Which is the way I feel right now with my CEB - I want to, and I have agreed to wake up to him every morning from Spring next year. When I look over at him in the passenger seat laughing, nodding while breaking out in song spontaneously to National Geographic's song "I love my (insert his most unflattering pet name for me)...boom bi ya" I marvel at how hard my heartstrings are being tugged. And when we were searching for a home together and I exasperatedly asked him what he wanted, he answered me in his usual simple and straight forward manner "I just want a house to be with my (insert again that unflattering pet name)". Our only regret so far about this relationship is that we didn't start earlier.

If you ask me what I love about him, being with him, it wouldn't be just these moments or words alone. It would be his honesty, trustworthiness, directness, intelligence and sense of humor. He makes me laugh more than anyone else ever has, and although we do have our disputes (more recently because of the stress we are under), at the bottom line, he brings into my life more light and joy than darkness and doubt. He also makes me feel protected, safe.

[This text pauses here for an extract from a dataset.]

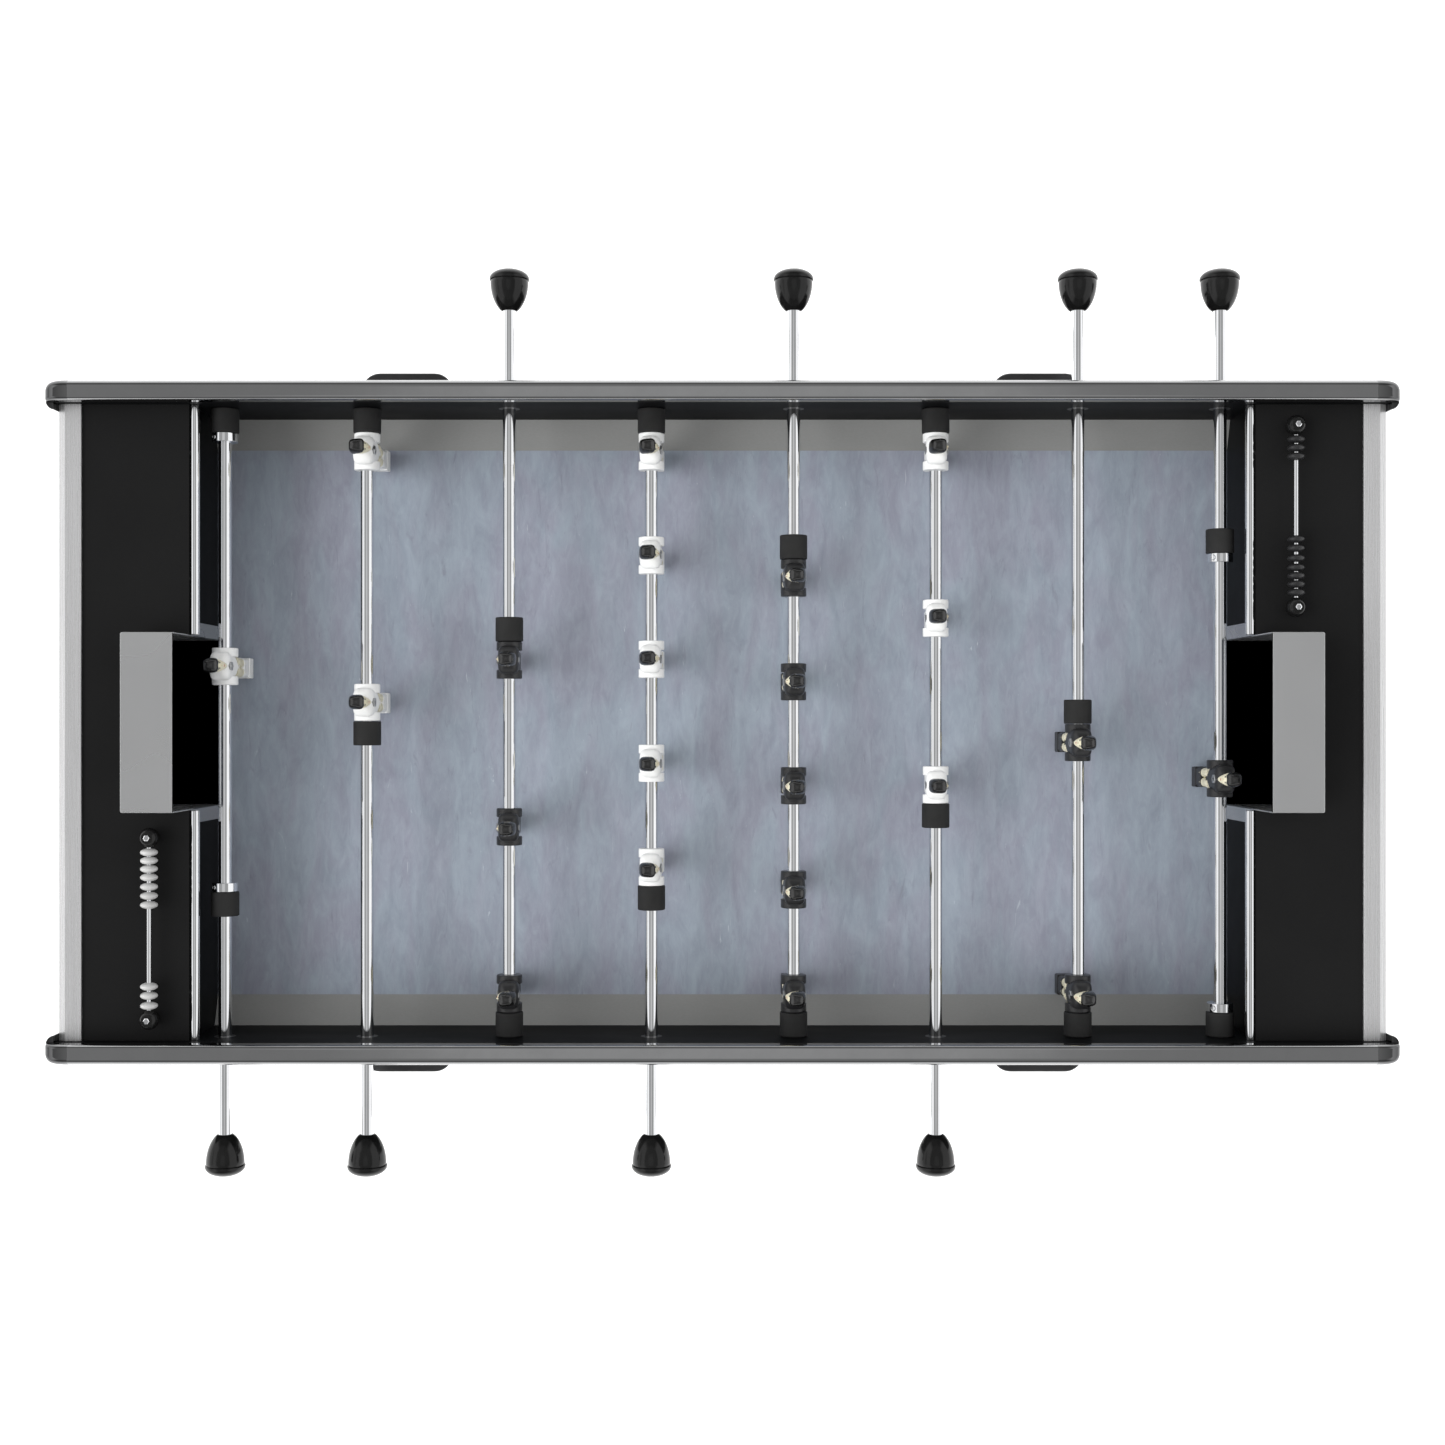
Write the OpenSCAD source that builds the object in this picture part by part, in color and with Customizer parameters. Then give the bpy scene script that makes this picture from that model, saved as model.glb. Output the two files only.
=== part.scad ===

And I would write more but it is hard to type one handed...after those paras above, my CEB kinda woke up and is now all curled up sleeping against me as I sit propped up in bed, his netbook on my lap. If I move my left arm which is on his back and around the top of his head so as to type better, he would wake. There is also a thunderstorm going on outside in the rainforest our hotel is built in, and the lulling sounds of the rumbling thunder and heavy rain pouring down as well as my CEB's gentle deep breathing means it is time to stop writing and go to bed.